Hotels are also tricky as hackers can easily gain access to open hotel Wi-Fi systems and gain control of routers. The same issue applies on public transport, which can be targeted with malware attacks. Simply put, when you connect to train Wi-Fi, it could hook your device up to malicious software that can hijack your device, spy on you, or steal your private information.
How to stay safe while surfing the web in public
There are a few steps you can take to keep yourself protected while you're working on the move.
First things first, make sure you have a reliable antivirus app installed on your laptop or smartphone. There are tons of free security apps you can get which you can use to scan your device for malware or viruses. These include Avast, Malwarebytes, Kaspersky, AVG and more. Whatever antivirus you decide to use, just make sure to update it regularly.
If you really want to stay protected on public WiFi networks, most of these programs have additional paid features to keep you extra secure. For example, Avast One—which costs about £39.99 a year—gives you live protection features which actively scan for threats on the websites you visit, monitor your online accounts for any hacking incidents, and throws in a VPN. This is similar in scope to what other services like AVG and Kaspersky offer, so it's worth shopping around.

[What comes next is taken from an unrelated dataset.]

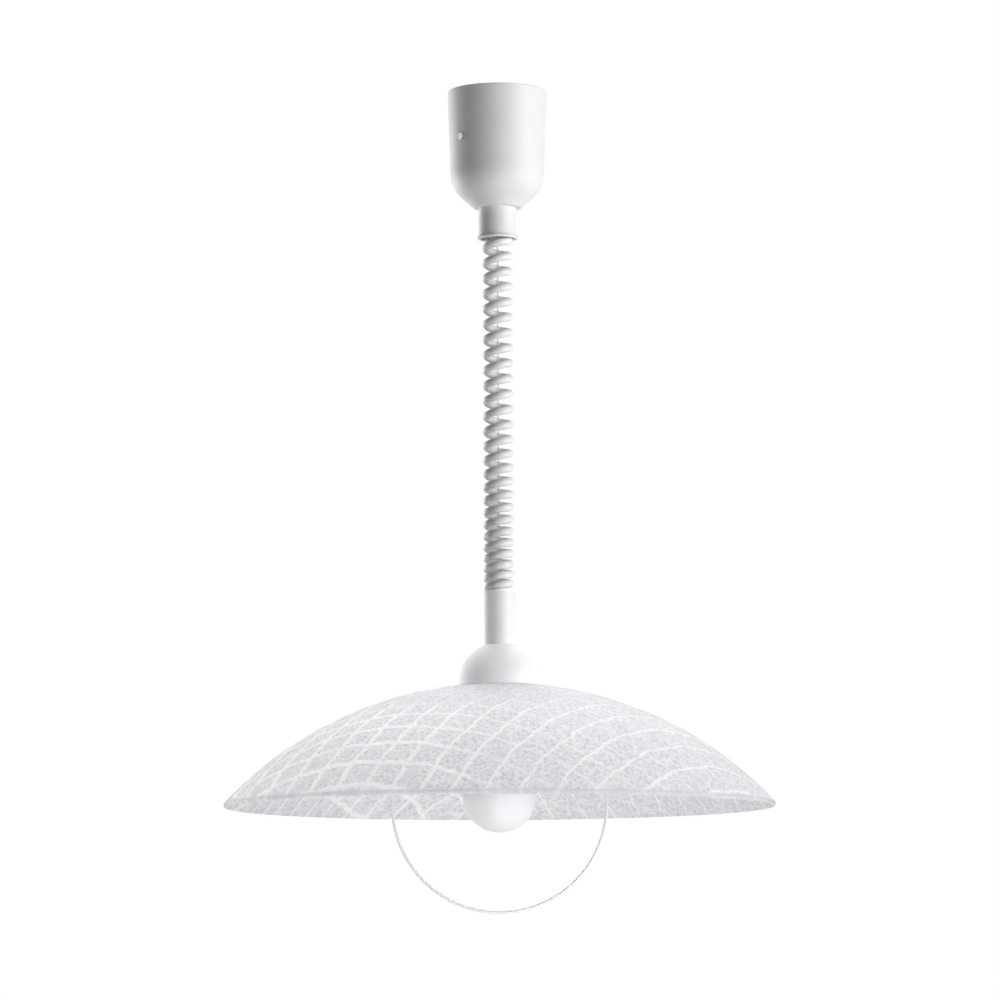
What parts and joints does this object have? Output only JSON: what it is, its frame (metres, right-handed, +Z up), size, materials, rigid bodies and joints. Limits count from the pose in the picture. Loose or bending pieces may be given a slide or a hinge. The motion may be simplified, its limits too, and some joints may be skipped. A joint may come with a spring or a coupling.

That brings us to the next point, which is using a VPN. You can buy subscriptions to services like NordVPN which essntially anonymise your web connection and make your personal data less visible to hackers and cybercriminals. Some VPN users also suggest that they're quite handy for watching streaming services like Netflix in other countries.
If you can't afford a VPN, then one very simple step you can take to keep working securely in public places is by using your smartphone's mobile hotspot. It's not going to be any more secure than your smartphone already is, and it will likely use up a fair wedge of your data allowance, but at the very least, you can password protect it. That's already a much stronger layer of protection than you'd get in a cafe with the WiFi password written on the wall.